Nous avons entendu le ministre en charge des libertés publiques déclarer lors d’une conférence de presse qu’une trentaine de personnes seraient concernées. Si tel est l’esprit de ce Code électoral, de cette loi, devons-nous faire une loi pour 30 personnes ? L’objectif nous semble une volonté affichée d’éliminer des candidatures d’un certain niveau au sein de notre parti. Mais, je souhaite vivement me tromper. Il faut jouer balle à terre. S’il doit avoir une sanction politique suite aux événements des 30 et 31 octobre 2014, c’est au peuple de le faire par les urnes, c’est plus démocratique.
Nous sommes pour l’annulation de ce Code et le maintien de l’ancien. Dans ce cas, on reste dans les délais pour organiser les élections.
– Et si la bataille judiciaire ne prospère pas?
Vous savez, le Cdp est un grand parti. Ce n’est pas une question de peur. Même si les élections avaient été organisées dans les 60 à 90 jours après l’insurrection, nous aurions été prêts. Pour les élections du 11 octobre prochain, nous allons commencer une tournée dans les régions et provinces à l’issue de laquelle un congrès extraordinaire va désigner notre candidat pour l’élection présidentielle et pour les autres consultations. Vous serez témoins de ce que nous allons entreprendre sur le terrain.
– Serez-vous candidat ?
Les militants proposent des candidats et le parti décide. Je suis un militant discipliné. Je m’en remettrai à la décision du congrès et j’aviserai.

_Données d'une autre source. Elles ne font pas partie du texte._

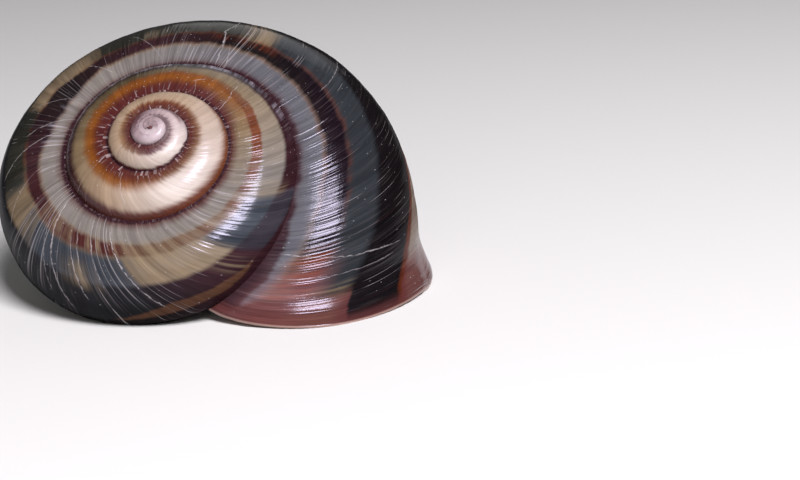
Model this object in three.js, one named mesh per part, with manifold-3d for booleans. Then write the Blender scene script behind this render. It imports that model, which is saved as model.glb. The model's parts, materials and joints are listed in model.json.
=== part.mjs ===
// Land snail shell, empty: one coiled tube of about four and a quarter turns that grew as one piece.
// It coils right-handed round its own axis, each turn leans on the one before along a seam,
// the mouth ends in a thin turned-out lip, and the shell lies mouth down, as it is carried.
import * as THREE from "three";
import { mergeVertices } from "three/addons/utils/BufferGeometryUtils.js";
import Module from "manifold-3d";

// Driving dimensions. Lengths are millimetres, places along the coil are turns, angles are degrees.
const coil = {
  startRadius: 0.6, // from the coiling axis to the middle of the tube, at turn 0
  growth: 0.8923, // growth of the tube for each turn, as a logarithm, at turn 0
  growthLoss: 0.0953, // and what that growth loses for each turn after
  descent: 1.1735, // how far the tube's middle drops down the axis for each unit of radius
  descentPower: 1.0146, // above 1 the later turns drop a little more
  firstTurn: -0.42, // where the coil starts
  tipLength: 0.3, // turns over which the tip rounds off
  tipOpen: 0.01, // what is left of the tube, squared, at the very tip
  mouthTurn: 4.14, // where it ends
};
const tube = {
  width: 0.856, // half width away from the axis, as a share of the distance to the axis
  innerWidth: 0.95, // half width towards the axis
  height: 0.698, // half height above the middle
  depth: 0.431, // half height below it
  squareness: 2.33, // 2 would be an ellipse
};
const mouth = {
  slant: 0.2123, // turns by which the growth lines trail the seam, at most
  slantSpan: 344.8, // how far round the tube they trail it
  dip: 0.265, // how far the last part of the coil dips, as a share of the radius
  dipLength: 0.22, // in turns
  flare: 1.45, // how far the lip turns out
  flareLength: 0.035, // in turns
  flareSpan: 45, // how far round the tube the flare takes to rise
  flareSteps: [0.3, 0.6, 0.85, 1], // where the stations lie along the flare
  clearance: 0.006, // how far the hollow runs out past the lip, in turns
};
const wall = {
  thickness: 0.75, // at the mouth
  thinnest: 0.24,
  rib: 1.25, // at the lip
  ribLength: 0.09, // in turns
};
const hollowStart = 0.9; // the turns before this are filled, as old tips are
const pillar = {
  radius: 2.4, // of the columella low down
  topRadius: 0.2,
  slope: 0.2, // how much wider it gets for each millimetre down
  top: -0.45, // heights along the coiling axis
  foot: -15.8,
  footRise: 2, // height of its rounded foot
  footSteps: 4,
  neckSteps: 8,
  sides: 16,
};
const pose = { phase: -20.27, tilt: 41.39, heading: -15.72 }; // turns about Z, X and Z, mouth down
const wornFlat = 0.2; // what is worn off where the shell touches the ground

const stepsPerTurn = 20; // stations
const rowsAcross = 26; // points round the outer skin
const rowsInside = 18; // points round the hollow
const stepsPerPiece = 7; // stations in one of the short pieces the tube is joined from
const smallestEdge = 0.015; // finer detail than this is smoothed away
const groundBlock = { width: 100, depth: 10 };

const wasm = await Module();
wasm.setup();

function growthAt(turn) {
  return coil.growth * turn - (coil.growthLoss * turn * turn) / 2;
}

function sizeAt(turn) {
  return Math.exp(growthAt(turn));
}

// A power that keeps its sign, for the rounded-square section.
function signedPower(value, power) {
  return Math.sign(value) * Math.abs(value) ** power;
}

// How far the coil has dipped at this station: the last part of it turns down towards the base.
function dipAt(station) {
  const late = Math.max(station - (coil.mouthTurn - mouth.dipLength), 0) / mouth.dipLength;
  return mouth.dip * late ** 2;
}

// Point of the tube's skin, `inset` mm inside it. A station is a growth line, one mouth of long
// ago; angle 0 is the top of the tube and 90 degrees is its outer edge.
function skinPoint(station, angle, inset) {
  const turn = station - trail(angle);
  const radius = coil.startRadius * sizeAt(turn);
  const drop = coil.startRadius * coil.descent * sizeAt(turn) ** coil.descentPower;
  const up = Math.cos(angle);
  const across = Math.sin(angle);
  const halfWidth = (across < 0 ? tube.innerWidth : tube.width) * radius - inset;
  const halfHeight = (up < 0 ? tube.depth : tube.height) * radius - inset;
  const power = 2 / tube.squareness;
  const r = radius + halfWidth * signedPower(across, power);
  const z = halfHeight * signedPower(up, power) - drop - dipAt(station) * radius;
  const azimuth = -2 * Math.PI * turn;
  return new THREE.Vector3(r * Math.cos(azimuth), r * Math.sin(azimuth), z);
}

// Turns by which a growth line trails the seam at this angle round the tube.
function trail(angle) {
  const share = THREE.MathUtils.radToDeg(angle) / mouth.slantSpan;
  return share < 1 ? mouth.slant * Math.sin(Math.PI * share) : 0;
}

// Closed tube between rings; insetAt gives how far each ring lies inside the outer skin.
function tubeBetween(stations, rows, insetAt) {
  const places = [];
  const faces = [];
  for (const station of stations) {
    for (let row = 0; row < rows; row++) {
      const angle = (2 * Math.PI * row) / rows;
      const point = skinPoint(station, angle, insetAt(station, angle));
      places.push(point.x, point.y, point.z);
    }
  }
  for (let ring = 0; ring + 1 < stations.length; ring++) {
    for (let row = 0; row < rows; row++) {
      const next = (row + 1) % rows;
      const a = ring * rows + row;
      const b = ring * rows + next;
      faces.push(a, a + rows, b, b, a + rows, b + rows);
    }
  }
  for (const [ring, turned] of [[0, true], [stations.length - 1, false]]) {
    const middle = places.length / 3;
    const centre = new THREE.Vector3();
    for (let row = 0; row < rows; row++) {
      centre.add(new THREE.Vector3().fromArray(places, (ring * rows + row) * 3));
    }
    centre.divideScalar(rows);
    places.push(centre.x, centre.y, centre.z);
    for (let row = 0; row < rows; row++) {
      const a = ring * rows + row;
      const b = ring * rows + ((row + 1) % rows);
      faces.push(middle, ...(turned ? [a, b] : [b, a]));
    }
  }
  const geometry = new THREE.BufferGeometry();
  geometry.setAttribute("position", new THREE.Float32BufferAttribute(places, 3));
  geometry.setIndex(faces);
  return geometry;
}

function toSolid(geometry) {
  const bare = geometry.clone();
  bare.deleteAttribute("normal");
  bare.deleteAttribute("uv");
  const merged = mergeVertices(bare, 1e-5);
  return new wasm.Manifold(
    new wasm.Mesh({
      numProp: 3,
      vertProperties: merged.attributes.position.array,
      triVerts: Uint32Array.from(merged.index.array),
    }),
  );
}

function toGeometry(solid) {
  const mesh = solid.getMesh();
  const geometry = new THREE.BufferGeometry();
  geometry.setAttribute("position", new THREE.BufferAttribute(mesh.vertProperties, 3));
  geometry.setIndex(new THREE.BufferAttribute(mesh.triVerts, 1));
  return geometry;
}

// Stations along the coil from one turn to another, closer together where the lip turns out.
function stationsBetween(from, to, withLip) {
  const count = Math.max(Math.round((to - from) * stepsPerTurn), 1);
  const stations = Array.from({ length: count + 1 }, (_, step) => from + ((to - from) * step) / count);
  if (withLip) stations.push(...mouth.flareSteps.map((share) => to + mouth.flareLength * share));
  return stations;
}

// How far the lip turns out: most at the very edge, and not at all where it joins the turn before.
function flareAt(station, angle) {
  const late = Math.max(station - (coil.mouthTurn - mouth.flareLength), 0) / mouth.flareLength;
  const away = THREE.MathUtils.smoothstep(THREE.MathUtils.radToDeg(angle), 0, mouth.flareSpan);
  return mouth.flare * late ** 2 * away;
}

// The outer skin closes to a rounded tip where the coil starts, and turns out at the lip.
function outsideInset(station, angle) {
  const short = Math.max(1 - (station - coil.firstTurn) / coil.tipLength, 0);
  const depth = coil.startRadius * sizeAt(station) * tube.depth;
  return depth * (1 - Math.sqrt(Math.max(1 - short ** 2, coil.tipOpen))) - flareAt(station, angle);
}

// The wall thickens as the tube grows, and again in a rib behind the lip.
function insideInset(station, angle) {
  const grown = Math.max((wall.thickness * sizeAt(station)) / sizeAt(coil.mouthTurn), wall.thinnest);
  const rib = THREE.MathUtils.smoothstep(station, coil.mouthTurn - wall.ribLength, coil.mouthTurn);
  return THREE.MathUtils.lerp(grown, wall.rib, rib) - flareAt(Math.min(station, coil.mouthTurn), angle);
}

// The columella: a slender post up the axis that the turns wind round, with a rounded foot.
function makePost() {
  const neck = pillar.top - (pillar.radius - pillar.topRadius) / pillar.slope;
  const profile = [new THREE.Vector2(0, pillar.foot)];
  for (let step = 1; step <= pillar.footSteps; step++) {
    const turned = (step * Math.PI) / 2 / pillar.footSteps;
    const height = pillar.foot + pillar.footRise * (1 - Math.cos(turned));
    profile.push(new THREE.Vector2(pillar.radius * Math.sin(turned), height));
  }
  for (let step = 0; step <= pillar.neckSteps; step++) {
    const height = THREE.MathUtils.lerp(neck, pillar.top, step / pillar.neckSteps);
    profile.push(new THREE.Vector2(pillar.topRadius + pillar.slope * (pillar.top - height), height));
  }
  profile.push(new THREE.Vector2(0, pillar.top));
  const post = new THREE.LatheGeometry(profile, pillar.sides);
  post.rotateX(Math.PI / 2);
  return toSolid(post);
}

// The tube is joined from short pieces, because a tube that leans on itself isn't a solid. Each
// piece of the hollow gives way to the turn before it, whose skin is the wall between the two.
function makeShell() {
  const pieceLength = stepsPerPiece / stepsPerTurn;
  const overlap = 1 / stepsPerTurn;
  const lipStart = coil.mouthTurn - mouth.flareLength;
  const pieces = Math.ceil((lipStart - coil.firstTurn) / pieceLength);
  const outers = [];
  const hollows = [];
  for (let piece = 0; piece < pieces; piece++) {
    const to = lipStart - (pieces - 1 - piece) * pieceLength;
    const from = piece ? to - pieceLength - overlap : coil.firstTurn;
    const last = piece === pieces - 1;
    outers.push(toSolid(tubeBetween(stationsBetween(from, to, last), rowsAcross, outsideInset)));
    if (to < hollowStart + overlap) continue;
    const stations = stationsBetween(Math.max(from, hollowStart), to, last);
    if (last) stations.push(coil.mouthTurn + mouth.clearance);
    const hollow = toSolid(tubeBetween(stations, rowsInside, insideInset));
    hollows.push(hollow.subtract(wasm.Manifold.union(outers.slice(0, piece - 1))));
  }
  const post = makePost();
  const outside = wasm.Manifold.union([...outers, post]);
  const inside = wasm.Manifold.union(hollows).subtract(post);
  const parts = outside.subtract(inside).simplify(smallestEdge).decompose();
  return parts.sort((a, b) => b.volume() - a.volume())[0];
}

// Lays the shell down on its mouth, and wears it flat where it touches the ground.
function layDown(solid) {
  const geometry = toGeometry(solid);
  geometry.rotateZ(THREE.MathUtils.degToRad(pose.phase));
  geometry.rotateX(THREE.MathUtils.degToRad(pose.tilt));
  geometry.rotateZ(THREE.MathUtils.degToRad(pose.heading));
  geometry.computeBoundingBox();
  const { min, max } = geometry.boundingBox;
  geometry.translate(-(min.x + max.x) / 2, -(min.y + max.y) / 2, -min.z - wornFlat);
  const ground = new THREE.BoxGeometry(groundBlock.width, groundBlock.width, groundBlock.depth);
  ground.translate(0, 0, -groundBlock.depth / 2);
  return toSolid(geometry).subtract(toSolid(ground));
}

const shell = new THREE.Mesh(
  toGeometry(layDown(makeShell())),
  new THREE.MeshStandardMaterial({ color: 0x6b5348, roughness: 0.25, metalness: 0 }),
);
shell.name = "shell";

const snailShell = new THREE.Group();
snailShell.add(shell);

export default snailShell;
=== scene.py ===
import json
import math
from functools import partial, reduce
from types import SimpleNamespace

import bmesh
import bpy
import numpy as np
from mathutils import Matrix, Vector, noise

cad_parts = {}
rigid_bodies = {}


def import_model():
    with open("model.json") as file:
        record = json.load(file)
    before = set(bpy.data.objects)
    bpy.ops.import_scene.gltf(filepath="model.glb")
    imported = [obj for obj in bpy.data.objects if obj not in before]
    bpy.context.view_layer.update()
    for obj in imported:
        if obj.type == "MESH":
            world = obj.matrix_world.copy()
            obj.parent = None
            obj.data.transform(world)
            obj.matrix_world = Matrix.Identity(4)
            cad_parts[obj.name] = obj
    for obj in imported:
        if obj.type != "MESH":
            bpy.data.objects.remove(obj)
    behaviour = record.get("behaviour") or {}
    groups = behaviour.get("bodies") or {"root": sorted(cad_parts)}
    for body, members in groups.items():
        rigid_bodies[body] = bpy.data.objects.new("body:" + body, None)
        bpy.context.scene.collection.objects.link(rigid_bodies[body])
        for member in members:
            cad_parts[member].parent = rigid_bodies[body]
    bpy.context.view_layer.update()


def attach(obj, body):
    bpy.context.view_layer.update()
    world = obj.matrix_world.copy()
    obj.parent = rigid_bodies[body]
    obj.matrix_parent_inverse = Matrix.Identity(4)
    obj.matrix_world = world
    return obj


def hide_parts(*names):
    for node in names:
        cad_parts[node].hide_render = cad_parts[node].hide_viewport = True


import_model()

# the camera looks across the spire from a little above it
viewer = {
    "place": (-0.003116, -0.140318, 0.044601),
    "turn": (73.345, 1.992, -7.552),
    "lens": 85.475,
    "sensor": 36.0,
    "nearest": 0.005,
}


def deselectAll():
    for thing in bpy.context.scene.objects:
        thing.select_set(False)


def radiansOf(angles):
    return tuple(math.radians(angle) for angle in angles)


deselectAll()
bpy.ops.object.camera_add(location=viewer["place"], rotation=radiansOf(viewer["turn"]))
camera = bpy.context.object
camera.name = "camera"
camera.data.lens = viewer["lens"]
camera.data.sensor_width = viewer["sensor"]
camera.data.clip_start = viewer["nearest"]
bpy.context.scene.camera = camera
bpy.context.scene.view_settings.view_transform = "Standard"  # colours come out as they are mixed
print("camera placed")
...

Pour le moment, je n’y ai pas encore réfléchi.
– Place aux jeunes, c’est presqu’un mot d’ordre. Comment allez-vous le matérialiser dans la vie du parti ?
Notre parti est mature. Nous avons dit qu’il faut rajeunir, nous allons le faire. Mais nous n’écarterons personne ! Je vous rappelle que nous sommes le parti dans lequel les jeunes assumeront avec fierté les tâches à eux confiées.
– On n’a pas vu Assimi Kouanda lors des travaux du congrès.
Comme beaucoup d’autres camarades qui sont restés soudés avec nous dans la réflexion. Nous avons reçu ses félicitations et nous lui avons rendu hommage pour son combat.
– Le Cdp se sent –il dans l’opposition ou va-t-il à la conquête d’un pouvoir qui est vacant ?
Pouvoir vacant, je ne sais pas. Les autorités de la transition sont là. Je dirais plutôt un pouvoir à conquérir. C’est pour cela que la Transition doit être impartiale. Nous sommes très regardants sur cet aspect et nous interpellerons la Transition si elle ne l’est pas. Elle doit organiser des élections libres, transparentes et inclusives.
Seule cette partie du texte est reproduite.